--- Begin ---
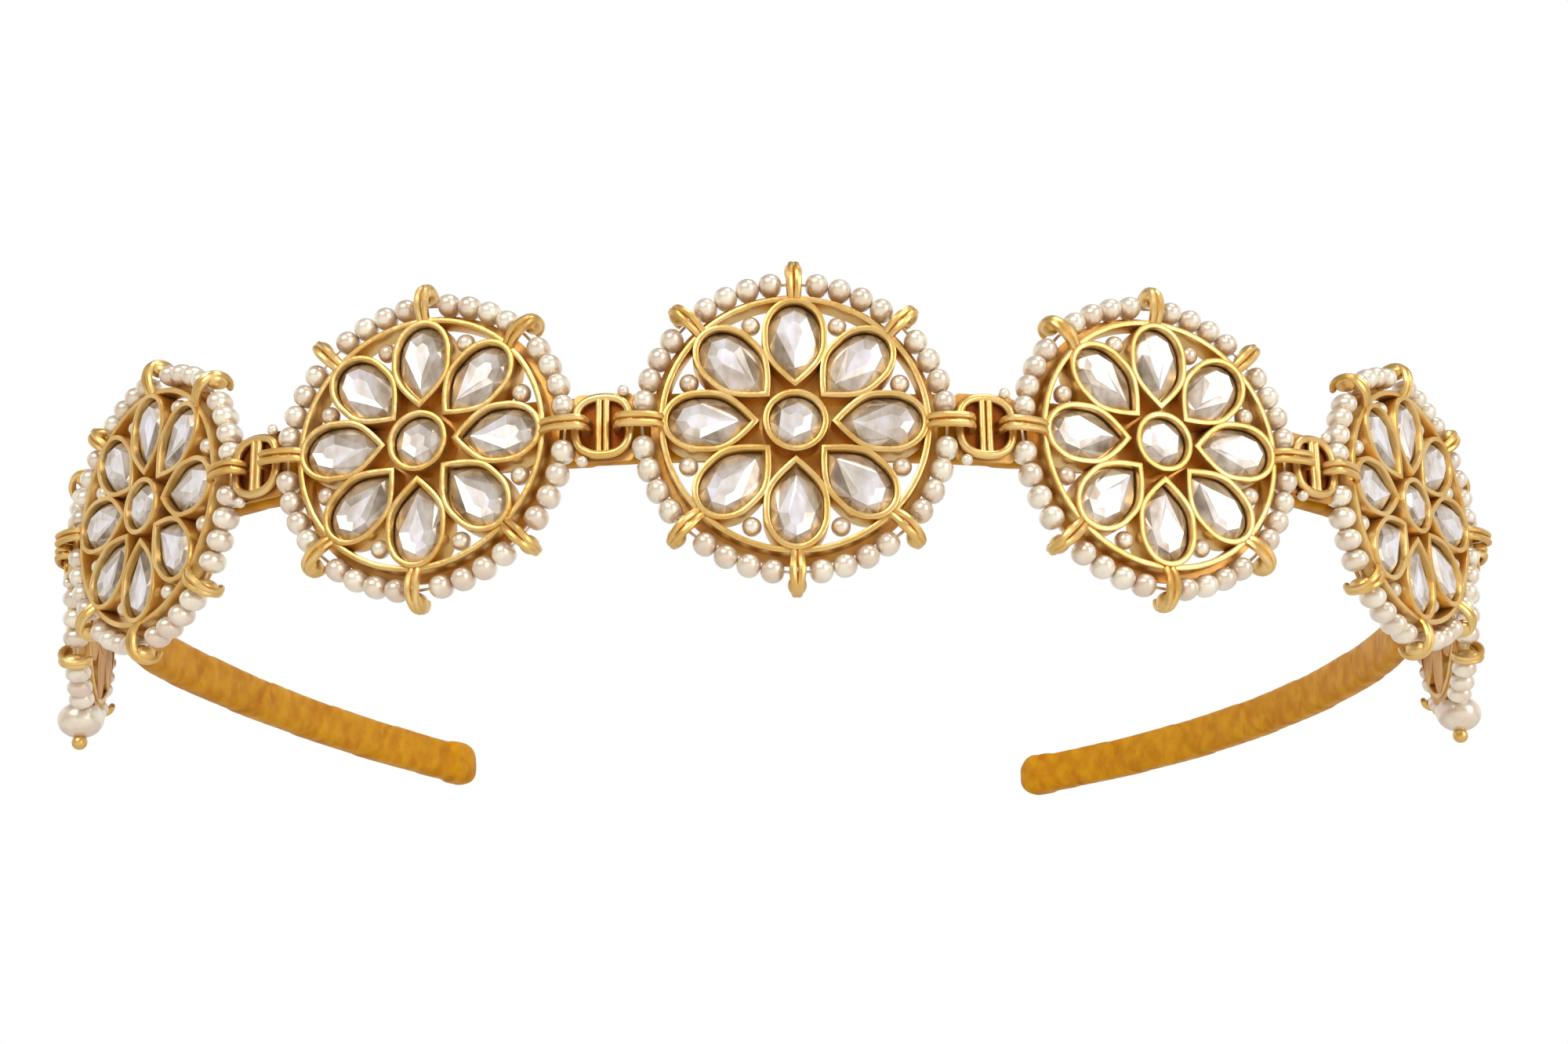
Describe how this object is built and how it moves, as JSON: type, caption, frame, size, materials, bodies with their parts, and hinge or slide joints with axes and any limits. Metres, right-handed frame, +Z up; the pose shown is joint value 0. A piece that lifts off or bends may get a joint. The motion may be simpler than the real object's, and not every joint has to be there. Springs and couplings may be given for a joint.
{
  "type": "matha patti headband",
  "caption": "Open hairband wrapped in satin ribbon, carrying a row of linked round flower medallions of foiled stones edged with pearls, with a large pearl under each end one.",
  "frame": {"origin": "inner face of the band at its middle, where it sits on the head over the forehead", "axes": "+X to the wearer's left along the medallion row at its middle, -Y forward out of the middle medallion, +Z up; the band's plane is level and its open ends point to +Y"},
  "size_m": [0.1575, 0.1379, 0.0321],
  "materials": {
    "satin_ribbon": "golden yellow satin, wrapped aslant and creased",
    "gold_plate": "polished yellow gold plate",
    "pearl": "cream imitation pearl with a soft lustre",
    "foiled_glass": "faceted clear stone on a silver foil"
  },
  "bodies": {
    "root": {"centre_stone_left_1": "foiled_glass", "centre_stone_left_2": "foiled_glass", "centre_stone_left_3": "foiled_glass", "centre_stone_middle": "foiled_glass", "centre_stone_right_1": "foiled_glass", "centre_stone_right_2": "foiled_glass", "centre_stone_right_3": "foiled_glass", "drop_pearl_left_3": "pearl", "drop_pearl_right_3": "pearl", "hair_band": "satin_ribbon", "link_1": "gold_plate", "link_2": "gold_plate", "link_3": "gold_plate", "link_4": "gold_plate", "link_5": "gold_plate", "link_6": "gold_plate", "pearls_left_1": "pearl", "pearls_left_2": "pearl", "pearls_left_3": "pearl", "pearls_middle": "pearl", "pearls_right_1": "pearl", "pearls_right_2": "pearl", "pearls_right_3": "pearl", "petal_stone_left_1_1": "foiled_glass", "petal_stone_left_1_2": "foiled_glass", "petal_stone_left_1_3": "foiled_glass", "petal_stone_left_1_4": "foiled_glass", "petal_stone_left_1_5": "foiled_glass", "petal_stone_left_1_6": "foiled_glass", "petal_stone_left_1_7": "foiled_glass", "petal_stone_left_1_8": "foiled_glass", "petal_stone_middle_1": "foiled_glass", "petal_stone_middle_2": "foiled_glass", "petal_stone_middle_3": "foiled_glass", "petal_stone_middle_4": "foiled_glass", "petal_stone_middle_5": "foiled_glass", "petal_stone_middle_6": "foiled_glass", "petal_stone_middle_7": "foiled_glass", "petal_stone_middle_8": "foiled_glass", "petal_stone_right_1_1": "foiled_glass", "petal_stone_right_1_2": "foiled_glass", "petal_stone_right_1_3": "foiled_glass", "petal_stone_right_1_4": "foiled_glass", "petal_stone_right_1_5": "foiled_glass", "petal_stone_right_1_6": "foiled_glass", "petal_stone_right_1_7": "foiled_glass", "petal_stone_right_1_8": "foiled_glass", "setting_left_1": "gold_plate", "setting_left_2": "gold_plate", "setting_left_3": "gold_plate", "setting_middle": "gold_plate", "setting_right_1": "gold_plate", "setting_right_2": "gold_plate", "setting_right_3": "gold_plate"}
  },
  "joints": []
}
--- End ---
Copy every line exactly. Leave nothing out.

Solved exercise:
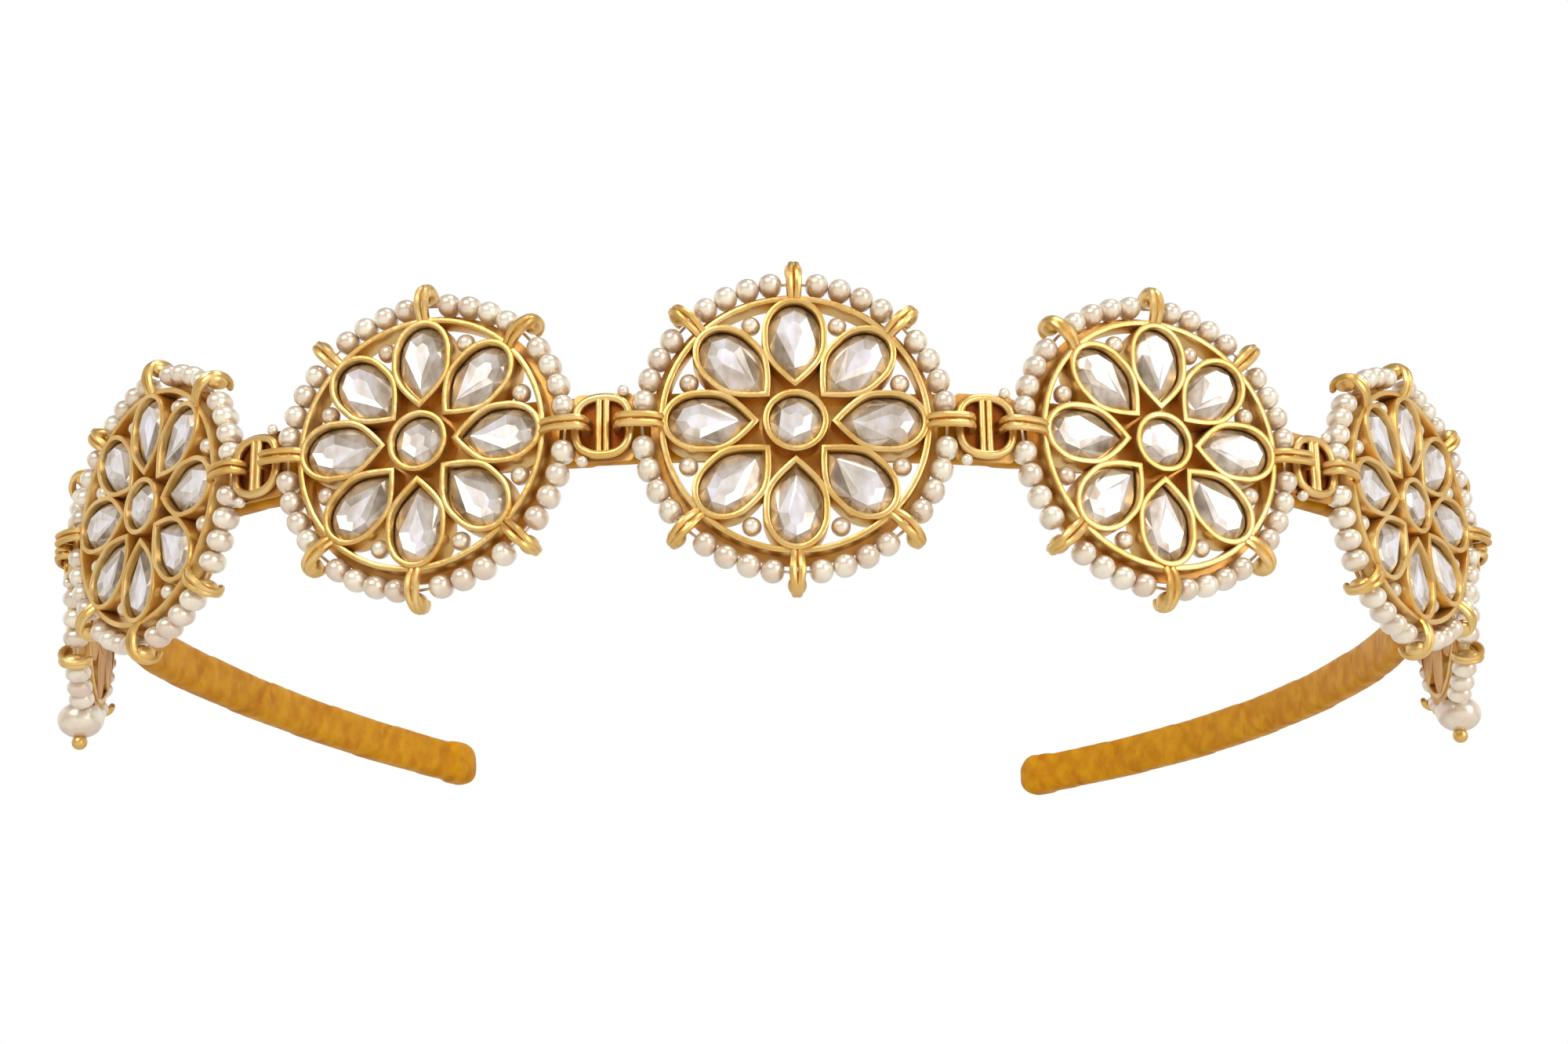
Describe how this object is built and how it moves, as JSON: type, caption, frame, size, materials, bodies with their parts, and hinge or slide joints with axes and any limits. Metres, right-handed frame, +Z up; the pose shown is joint value 0. A piece that lifts off or bends may get a joint. The motion may be simpler than the real object's, and not every joint has to be there. Springs and couplings may be given for a joint.
{
  "type": "matha patti headband",
  "caption": "Open hairband wrapped in satin ribbon, carrying a row of linked round flower medallions of foiled stones edged with pearls, with a large pearl under each end one.",
  "frame": {"origin": "inner face of the band at its middle, where it sits on the head over the forehead", "axes": "+X to the wearer's left along the medallion row at its middle, -Y forward out of the middle medallion, +Z up; the band's plane is level and its open ends point to +Y"},
  "size_m": [0.1575, 0.1379, 0.0321],
  "materials": {
    "satin_ribbon": "golden yellow satin, wrapped aslant and creased",
    "gold_plate": "polished yellow gold plate",
    "pearl": "cream imitation pearl with a soft lustre",
    "foiled_glass": "faceted clear stone on a silver foil"
  },
  "bodies": {
    "root": {"centre_stone_left_1": "foiled_glass", "centre_stone_left_2": "foiled_glass", "centre_stone_left_3": "foiled_glass", "centre_stone_middle": "foiled_glass", "centre_stone_right_1": "foiled_glass", "centre_stone_right_2": "foiled_glass", "centre_stone_right_3": "foiled_glass", "drop_pearl_left_3": "pearl", "drop_pearl_right_3": "pearl", "hair_band": "satin_ribbon", "link_1": "gold_plate", "link_2": "gold_plate", "link_3": "gold_plate", "link_4": "gold_plate", "link_5": "gold_plate", "link_6": "gold_plate", "pearls_left_1": "pearl", "pearls_left_2": "pearl", "pearls_left_3": "pearl", "pearls_middle": "pearl", "pearls_right_1": "pearl", "pearls_right_2": "pearl", "pearls_right_3": "pearl", "petal_stone_left_1_1": "foiled_glass", "petal_stone_left_1_2": "foiled_glass", "petal_stone_left_1_3": "foiled_glass", "petal_stone_left_1_4": "foiled_glass", "petal_stone_left_1_5": "foiled_glass", "petal_stone_left_1_6": "foiled_glass", "petal_stone_left_1_7": "foiled_glass", "petal_stone_left_1_8": "foiled_glass", "petal_stone_middle_1": "foiled_glass", "petal_stone_middle_2": "foiled_glass", "petal_stone_middle_3": "foiled_glass", "petal_stone_middle_4": "foiled_glass", "petal_stone_middle_5": "foiled_glass", "petal_stone_middle_6": "foiled_glass", "petal_stone_middle_7": "foiled_glass", "petal_stone_middle_8": "foiled_glass", "petal_stone_right_1_1": "foiled_glass", "petal_stone_right_1_2": "foiled_glass", "petal_stone_right_1_3": "foiled_glass", "petal_stone_right_1_4": "foiled_glass", "petal_stone_right_1_5": "foiled_glass", "petal_stone_right_1_6": "foiled_glass", "petal_stone_right_1_7": "foiled_glass", "petal_stone_right_1_8": "foiled_glass", "setting_left_1": "gold_plate", "setting_left_2": "gold_plate", "setting_left_3": "gold_plate", "setting_middle": "gold_plate", "setting_right_1": "gold_plate", "setting_right_2": "gold_plate", "setting_right_3": "gold_plate"}
  },
  "joints": []
}